>> BEGIN Extracted material

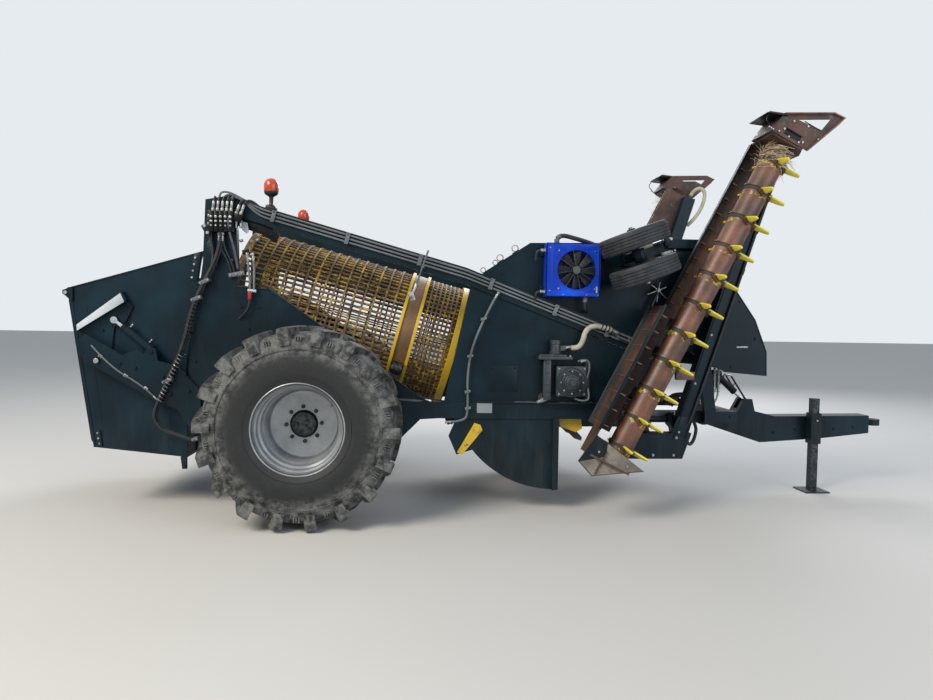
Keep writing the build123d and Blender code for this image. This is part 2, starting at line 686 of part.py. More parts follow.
roof_outline = [(-184, head_base - 1), (-157, head_base + 166), (-36, head_base + 234),
                (-32, head_base + 226), (-149, head_base + 160), (-176, head_base - 1)]
cover_outline = [(-265, head_base + 114), (-145, head_base + 161), (-148, head_base + 169),
                 (-268, head_base + 122)]


def reel_side(inwards):
    """Upright plane beside the reel, facing outwards: x square to the reel, y up the reel."""
    return Plane(origin=reel_plane.origin + reel_plane.y_dir * inwards, x_dir=reel_plane.x_dir,
                 z_dir=-reel_plane.y_dir)


def along_reel(points, start, length):
    """A length of a section that runs up the reel."""
    with BuildSketch(reel_plane.offset(start)) as face:
        outline(points)
    extrude(face.sketch, amount=length)


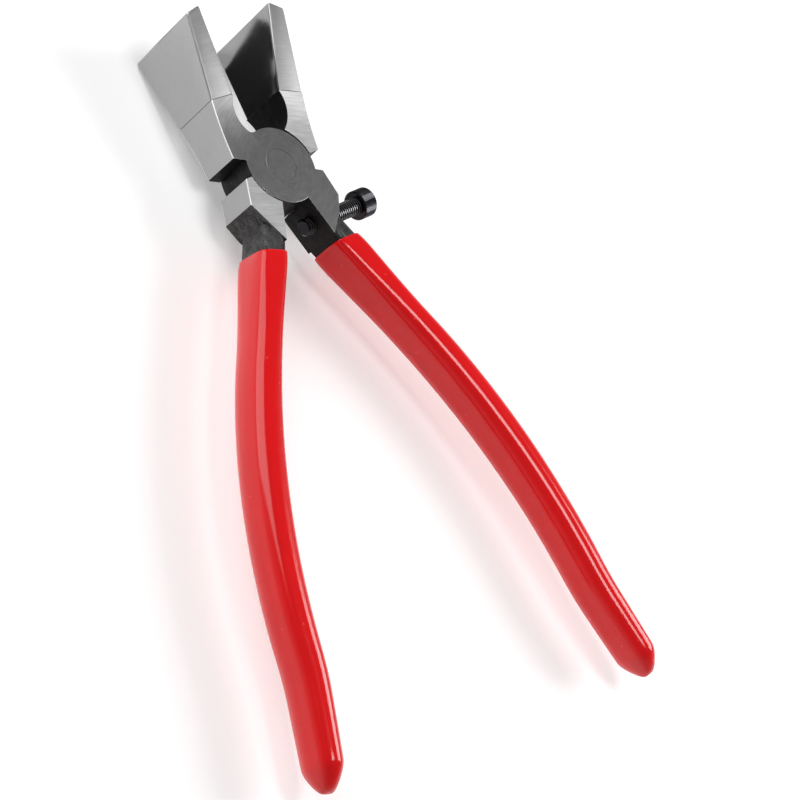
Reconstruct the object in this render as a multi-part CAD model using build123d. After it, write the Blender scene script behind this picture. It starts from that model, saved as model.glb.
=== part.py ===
"""Running pliers for glass and tile: two lap-jointed forged levers with wide flared jaw plates,
a flush pivot rivet, an adjustable stop screw and dipped grips.

Frame: +Z runs up the pivot's axis, +Y points to the jaws, and +X to the handle of the front lever.
The origin is on the pivot's axis, in the plane of the rear cheek that the tool can be laid on.
Each lever is drawn upright, as it stands when the jaws are parallel, about its own middle plane,
and is then swung open. The rear lever is the same forging turned half a turn about Y.
"""
from build123d import *
from math import cos, degrees, hypot, radians, sin
import os

# Joint
JOINT_THICKNESS = 13.0      # across the two ground cheeks
DISC_RADIUS = 11.4          # each half-lap disc
LAP_GAP = 0.06              # oil gap between the two discs
SEAM_GAP = 0.35             # between a disc and the shoulders that curve around it
REST_HALF_ANGLE = 9.35      # each lever from parallel, as the tool lies open

# Rivet, peened into a countersink in each cheek and ground flush
RIVET_RADIUS = 4.0
RIVET_HEAD_FLARE = 0.9
RIVET_HEAD_DEPTH = 1.1
RIVET_RUNNING_GAP = 0.05

# Jaw of a lever, from the pivot's axis
JAW_REACH = 47.5            # to the inner edge of the tip
JAW_TIP_DROP = 1.3          # the tip's outer edge stands this much lower
JAW_HALF_GAP = 4.5          # from the jaw's inner face to the centre line, jaws parallel
JAW_TIP_WIDTH = 28.5        # along the pivot's axis
JAW_TIP_THICKNESS = 5.3
JAW_EDGE_RADIUS = 0.8       # rounding of the plate's edges
PLATE_SEAM_REACH = 22.4     # where the jaw plate is brazed to the forging
PLATE_SEAM_WIDTH = 17.0
PLATE_SEAM_THICKNESS = 8.2
JAW_SHOULDER_OUT = 14.45    # outer corner of the jaw's underside
JAW_SHOULDER_UP = 5.8
ARCH_RADIUS = 8.9           # relief between the jaws and the joint
ARCH_FILLET = 2.5           # where the relief runs out into the lever's own disc

# Tang: the square shoulder between the joint and the handle
TANG_NOTCH_ANGLE = -21.5    # where the shoulder leaves the disc, from +X
TANG_TOP = (13.1, -5.2)
TANG_OUTER = (13.7, -12.9)
TANG_HEEL = (10.6, -17.6)   # where the shoulder falls back to the shank
TANG_TIP = (4.9, -22.9)
TANG_ROOT_ANGLE = -75.2     # where the inner face meets the disc

# Shank and dipped grip
GRIP_WALL = 0.6
GRIP_START = 25.0           # from the pivot's axis down to the edge of the dip
GRIP_START_OUT = 9.14       # the handle's centre there, from the centre line
GRIP_SPLAY = 18.6           # lean of the handle where it starts
GRIP_STRAIGHT = 32.3        # straight stretch
GRIP_BOW_RADIUS = 218.0     # then bowed back to parallel
GRIP_BOW_ANGLE = 21.2
GRIP_FLICK_RADIUS = 91.8    # then flicked out again towards the end
GRIP_FLICK_ANGLE = 7.3
GRIP_LENGTH = 147.6         # along the handle from the edge of the dip
GRIP_SIZES = (              # (share of the length, width, thickness) of the outside of the dip
    (0.0, 9.5, 14.1),
    (0.14, 9.5, 14.1),
    (0.3, 10.2, 13.9),
    (0.48, 10.4, 13.8),
    (0.68, 10.3, 13.5),
    (0.85, 9.5, 13.2),
    (1.0, 8.3, 12.4),
)
GRIP_CORNER = 3.7           # rounding of the section
GRIP_NOSE = 8.0             # length of the blunt pointed end
NOSE_TAPER = ((0.2, 0.93), (0.45, 0.74), (0.7, 0.52), (0.9, 0.31), (1.0, 0.15))   # (share of it, size)
NOSE_KEPT_WIDTH = 0.2       # share of the width that the taper leaves alone
NOSE_CORNER = 0.46          # most that a corner takes of the shorter side
DIP_END_WALLS = 2.0         # thickness of the dip over the shank's end, in walls
SHANK_ROOT = 9.0            # how far the shank runs up into the tang
DIP_RUN_UP = 6.0            # cut back to the edge of the dip
HANDLE_STEPS = 11           # even sections down to the nose

# Stop screw, M5 socket head cap
SCREW_RADIUS = 2.5
SCREW_THREAD_DEPTH = 0.43
SCREW_PITCH = 0.8
SCREW_LENGTH = 22.0         # under the head
SCREW_TIP_CHAMFER = 0.5
SCREW_RUNNING_GAP = 0.05
SCREW_HEAD_LIP = 1.75       # how far the head stands out past the thread
SCREW_HEAD_LENGTH = 5.0
SCREW_HEAD_EDGE = 0.4
SCREW_NECK_LENGTH = 0.8     # plain run-out under the head
SCREW_SOCKET_ACROSS = 4.0
SCREW_SOCKET_DEPTH = 2.6
SCREW_DROP = 17.0           # where its axis crosses the tang's inner face, below the pivot
SCREW_TILT = 2.4            # its head end stands this much higher
SCREW_PROUD = 2.4           # the tip stands out of the tang's inner face by this much

HALF = JOINT_THICKNESS / 2
BIG = 400.0


def polar(radius, angle):
    return (radius * cos(radians(angle)), radius * sin(radians(angle)))


def plan(points):
    """Closed straight-sided outline in the plane of the levers."""
    return make_face(Polyline(*points, close=True))


def prism(face, low, high):
    return extrude(Pos(0, 0, low) * face, high - low)


# ---------------------------------------------------------------- jaw

def flare_start():
    """Height where the cheek starts to flare, so that the arc meets the plate's straight flare."""
    slope = flare_slope()
    rise = (PLATE_SEAM_WIDTH - JOINT_THICKNESS) / 2
    return PLATE_SEAM_REACH - 2 * rise / slope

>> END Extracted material

### [Brief]
Copy all the lines, exactly.

### [Output for this exercise]
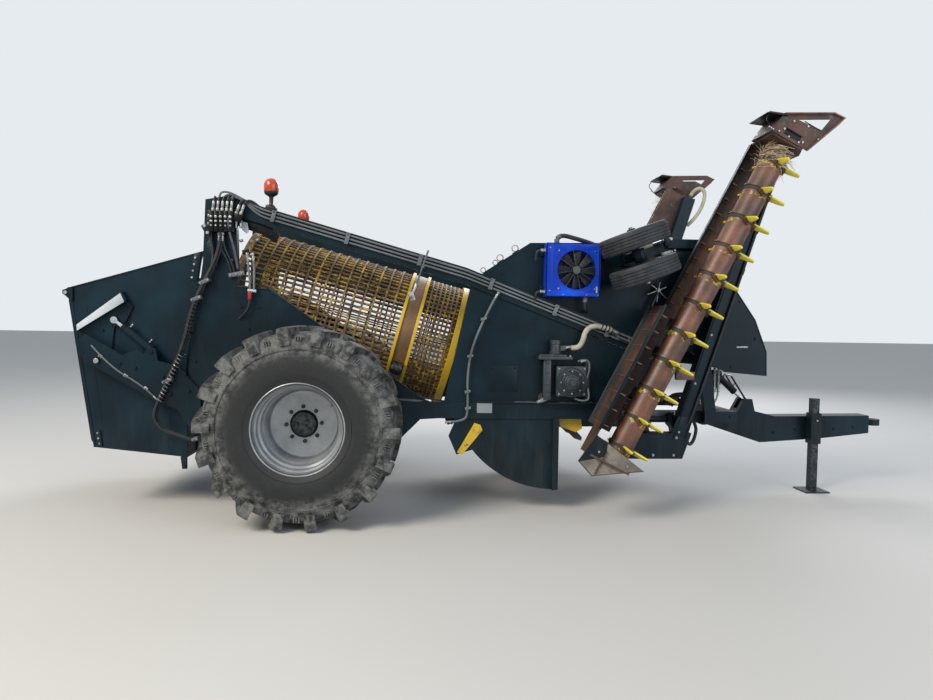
Keep writing the build123d and Blender code for this image. This is part 2, starting at line 686 of part.py. More parts follow.
roof_outline = [(-184, head_base - 1), (-157, head_base + 166), (-36, head_base + 234),
                (-32, head_base + 226), (-149, head_base + 160), (-176, head_base - 1)]
cover_outline = [(-265, head_base + 114), (-145, head_base + 161), (-148, head_base + 169),
                 (-268, head_base + 122)]


def reel_side(inwards):
    """Upright plane beside the reel, facing outwards: x square to the reel, y up the reel."""
    return Plane(origin=reel_plane.origin + reel_plane.y_dir * inwards, x_dir=reel_plane.x_dir,
                 z_dir=-reel_plane.y_dir)


def along_reel(points, start, length):
    """A length of a section that runs up the reel."""
    with BuildSketch(reel_plane.offset(start)) as face:
        outline(points)
    extrude(face.sketch, amount=length)


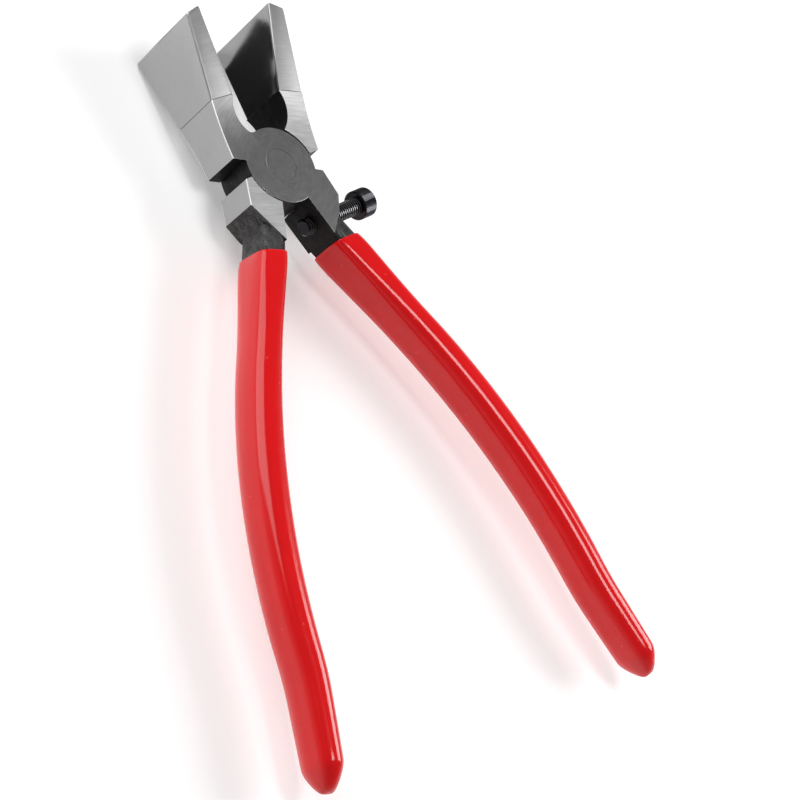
Reconstruct the object in this render as a multi-part CAD model using build123d. After it, write the Blender scene script behind this picture. It starts from that model, saved as model.glb.
=== part.py ===
"""Running pliers for glass and tile: two lap-jointed forged levers with wide flared jaw plates,
a flush pivot rivet, an adjustable stop screw and dipped grips.

Frame: +Z runs up the pivot's axis, +Y points to the jaws, and +X to the handle of the front lever.
The origin is on the pivot's axis, in the plane of the rear cheek that the tool can be laid on.
Each lever is drawn upright, as it stands when the jaws are parallel, about its own middle plane,
and is then swung open. The rear lever is the same forging turned half a turn about Y.
"""
from build123d import *
from math import cos, degrees, hypot, radians, sin
import os

# Joint
JOINT_THICKNESS = 13.0      # across the two ground cheeks
DISC_RADIUS = 11.4          # each half-lap disc
LAP_GAP = 0.06              # oil gap between the two discs
SEAM_GAP = 0.35             # between a disc and the shoulders that curve around it
REST_HALF_ANGLE = 9.35      # each lever from parallel, as the tool lies open

# Rivet, peened into a countersink in each cheek and ground flush
RIVET_RADIUS = 4.0
RIVET_HEAD_FLARE = 0.9
RIVET_HEAD_DEPTH = 1.1
RIVET_RUNNING_GAP = 0.05

# Jaw of a lever, from the pivot's axis
JAW_REACH = 47.5            # to the inner edge of the tip
JAW_TIP_DROP = 1.3          # the tip's outer edge stands this much lower
JAW_HALF_GAP = 4.5          # from the jaw's inner face to the centre line, jaws parallel
JAW_TIP_WIDTH = 28.5        # along the pivot's axis
JAW_TIP_THICKNESS = 5.3
JAW_EDGE_RADIUS = 0.8       # rounding of the plate's edges
PLATE_SEAM_REACH = 22.4     # where the jaw plate is brazed to the forging
PLATE_SEAM_WIDTH = 17.0
PLATE_SEAM_THICKNESS = 8.2
JAW_SHOULDER_OUT = 14.45    # outer corner of the jaw's underside
JAW_SHOULDER_UP = 5.8
ARCH_RADIUS = 8.9           # relief between the jaws and the joint
ARCH_FILLET = 2.5           # where the relief runs out into the lever's own disc

# Tang: the square shoulder between the joint and the handle
TANG_NOTCH_ANGLE = -21.5    # where the shoulder leaves the disc, from +X
TANG_TOP = (13.1, -5.2)
TANG_OUTER = (13.7, -12.9)
TANG_HEEL = (10.6, -17.6)   # where the shoulder falls back to the shank
TANG_TIP = (4.9, -22.9)
TANG_ROOT_ANGLE = -75.2     # where the inner face meets the disc

# Shank and dipped grip
GRIP_WALL = 0.6
GRIP_START = 25.0           # from the pivot's axis down to the edge of the dip
GRIP_START_OUT = 9.14       # the handle's centre there, from the centre line
GRIP_SPLAY = 18.6           # lean of the handle where it starts
GRIP_STRAIGHT = 32.3        # straight stretch
GRIP_BOW_RADIUS = 218.0     # then bowed back to parallel
GRIP_BOW_ANGLE = 21.2
GRIP_FLICK_RADIUS = 91.8    # then flicked out again towards the end
GRIP_FLICK_ANGLE = 7.3
GRIP_LENGTH = 147.6         # along the handle from the edge of the dip
GRIP_SIZES = (              # (share of the length, width, thickness) of the outside of the dip
    (0.0, 9.5, 14.1),
    (0.14, 9.5, 14.1),
    (0.3, 10.2, 13.9),
    (0.48, 10.4, 13.8),
    (0.68, 10.3, 13.5),
    (0.85, 9.5, 13.2),
    (1.0, 8.3, 12.4),
)
GRIP_CORNER = 3.7           # rounding of the section
GRIP_NOSE = 8.0             # length of the blunt pointed end
NOSE_TAPER = ((0.2, 0.93), (0.45, 0.74), (0.7, 0.52), (0.9, 0.31), (1.0, 0.15))   # (share of it, size)
NOSE_KEPT_WIDTH = 0.2       # share of the width that the taper leaves alone
NOSE_CORNER = 0.46          # most that a corner takes of the shorter side
DIP_END_WALLS = 2.0         # thickness of the dip over the shank's end, in walls
SHANK_ROOT = 9.0            # how far the shank runs up into the tang
DIP_RUN_UP = 6.0            # cut back to the edge of the dip
HANDLE_STEPS = 11           # even sections down to the nose

# Stop screw, M5 socket head cap
SCREW_RADIUS = 2.5
SCREW_THREAD_DEPTH = 0.43
SCREW_PITCH = 0.8
SCREW_LENGTH = 22.0         # under the head
SCREW_TIP_CHAMFER = 0.5
SCREW_RUNNING_GAP = 0.05
SCREW_HEAD_LIP = 1.75       # how far the head stands out past the thread
SCREW_HEAD_LENGTH = 5.0
SCREW_HEAD_EDGE = 0.4
SCREW_NECK_LENGTH = 0.8     # plain run-out under the head
SCREW_SOCKET_ACROSS = 4.0
SCREW_SOCKET_DEPTH = 2.6
SCREW_DROP = 17.0           # where its axis crosses the tang's inner face, below the pivot
SCREW_TILT = 2.4            # its head end stands this much higher
SCREW_PROUD = 2.4           # the tip stands out of the tang's inner face by this much

HALF = JOINT_THICKNESS / 2
BIG = 400.0


def polar(radius, angle):
    return (radius * cos(radians(angle)), radius * sin(radians(angle)))


def plan(points):
    """Closed straight-sided outline in the plane of the levers."""
    return make_face(Polyline(*points, close=True))


def prism(face, low, high):
    return extrude(Pos(0, 0, low) * face, high - low)


# ---------------------------------------------------------------- jaw

def flare_start():
    """Height where the cheek starts to flare, so that the arc meets the plate's straight flare."""
    slope = flare_slope()
    rise = (PLATE_SEAM_WIDTH - JOINT_THICKNESS) / 2
    return PLATE_SEAM_REACH - 2 * rise / slope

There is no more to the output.